What is EBITDA? Earnings Before Interest, Taxes, Depreciation, and Amortization. These four categories are essentially stripped from your overhead structure, effectively increasing your net profit.

Think of it as a measure of the risk—and thus the return—on that investment. Skipping any IRR (internal rate of return) calculation, here’s a simple way to look at it:

  • A multiple of x4 implies that you’d charge 25% interest on a loan to the enterprise. That’s quite risky, and so you’d pay a low multiple.
  • A multiple of x10 implies that you’d charge 10% for that loan, and either the risk is low, or the opportunity is great.
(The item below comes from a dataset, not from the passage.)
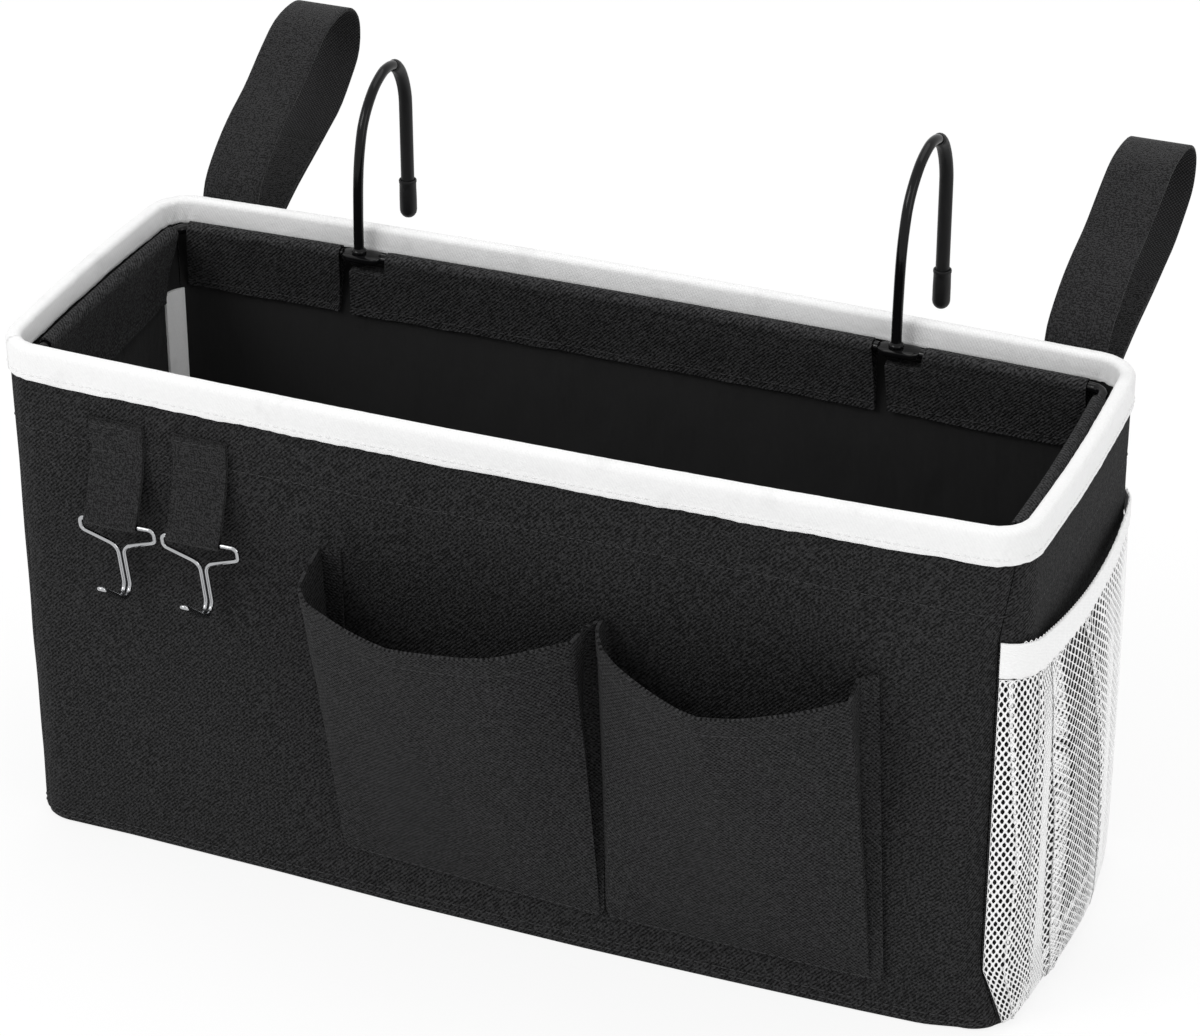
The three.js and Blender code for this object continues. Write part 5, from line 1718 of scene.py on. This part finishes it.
class CADDY_OT_pockets(bpy.types.Operator):
    """Add the two front pockets."""
    bl_idname = "caddy.pockets"
    bl_label = "Front pockets"

    def execute(self, context):
        build_pockets()
        return {"FINISHED"}


class CADDY_OT_net(bpy.types.Operator):
    """Add the net pocket and its elastic band."""
    bl_idname = "caddy.net"
    bl_label = "Net pocket"

    def execute(self, context):
        build_net()
        build_band()
        return {"FINISHED"}


PIECE_OPERATORS = (
    CADDY_OT_stage, CADDY_OT_shell, CADDY_OT_lining, CADDY_OT_tapes, CADDY_OT_frame, CADDY_OT_hooks,
    CADDY_OT_straps, CADDY_OT_tabs, CADDY_OT_pockets, CADDY_OT_net,
)


class CADDY_PT_pieces(bpy.types.Panel):
    """Lists the caddy's pieces, sizes and colours."""
    bl_idname = "CADDY_PT_pieces"
    bl_label = "Bedside caddy"
    bl_space_type = "VIEW_3D"
    bl_region_type = "UI"
    bl_category = "Caddy"

    def draw(self, context):
        for operator in PIECE_OPERATORS:
            self.layout.operator(operator.bl_idname)
        for group in (context.scene.caddy_sizes, context.scene.caddy_colours):
            for name in group.bl_rna.properties.keys():
                if name not in ("rna_type", "name"):
                    self.layout.prop(group, name)


CLASSES = (CaddySizes, CaddyColours, *PIECE_OPERATORS, CADDY_PT_pieces)


def register():
    for part in CLASSES:
        bpy.utils.register_class(part)
    bpy.types.Scene.caddy_sizes = bpy.props.PointerProperty(type=CaddySizes)
    bpy.types.Scene.caddy_colours = bpy.props.PointerProperty(type=CaddyColours)


def unregister():
    del bpy.types.Scene.caddy_colours
    del bpy.types.Scene.caddy_sizes
    for part in reversed(CLASSES):
        bpy.utils.unregister_class(part)


def main():
    register()
    bpy.ops.caddy.stage()
    bpy.ops.caddy.shell()
    bpy.ops.caddy.lining()
    bpy.ops.caddy.tapes()
    bpy.ops.caddy.frame()
    bpy.ops.caddy.hooks()
    bpy.ops.caddy.straps()
    bpy.ops.caddy.tabs()
    bpy.ops.caddy.pockets()
    bpy.ops.caddy.net()


if __name__ == "__main__":
    main()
In the creative and digital space, for example, we have generally been seeing EBITDA multiples of 4-6x recently. Its largest benefits are that it is quick to calculate, easy to understand, and universally accepted. And because of these benefits, it’s hard to imagine the EBITDA Multiplier going away any time soon. An important corollary: investors/buyers care about the profit you deliver, so that's good to remember as you lead your firm toward an eventual sale.

But even though an EBITDA multiple is foundational, it doesn't tell the whole story. In fact, there are six big caveats to the EBITDA multiple, and each of these needs to be factored into the resulting valuation. Thanks to Jonathan for detailing these six caveats, next. Note that I've turned this article into a future episode of 2Bobs, so look for that shortly.

1. Principal Compensation

Principal Compensation can cause wide swings in EBITDA, particularly in firms doing less than $10mm in revenue. If all of a principal’s compensation is taken via distributions, for example, that wouldn’t even show up in EBITDA, artificially raising the business’s value. On the flipside, if a principal is taking a large W2 salary because the business is healthy, that would artificially lower the business’s value. Principal compensation should always be normalized. We have five bands by which this is managed, as well as a formula for multiple partners.

2. Earnings Manipulation

This probably sounds more immoral than it is, so consider these two different scenarios. Scenario 1: a principal is nearing retirement and knows they want to sell their business. They might “juice” EBITDA by cutting back on marketing, repair and maintenance, staff training… things that wouldn’t hurt in the short-term but would hurt in the long-term. All of these cutbacks would still mean a higher EBITDA number, even if, in theory, the value of the business should remain unchanged. Scenario 2: a principal is intentionally investing in growth by spending money on business development, marketing, and research. This will hurt EBITDA in the short-term, but with the goal of helping it in the long-term. We can be tricked into thinking EBITDA shows clear trends over time, but operationally things might be more muddled.

3. One-time Expenses

One-time expenses, such as moving expenses or a rebrand or a big legal fight, often hit the P&L, and will artificially lower EBITDA in a given year. This is a double-edged sword, as what qualifies as a “one-time expense” is highly subjective in nature. Obviously, an acquiring company is incentivized to acknowledge as few one-time expenses as possible.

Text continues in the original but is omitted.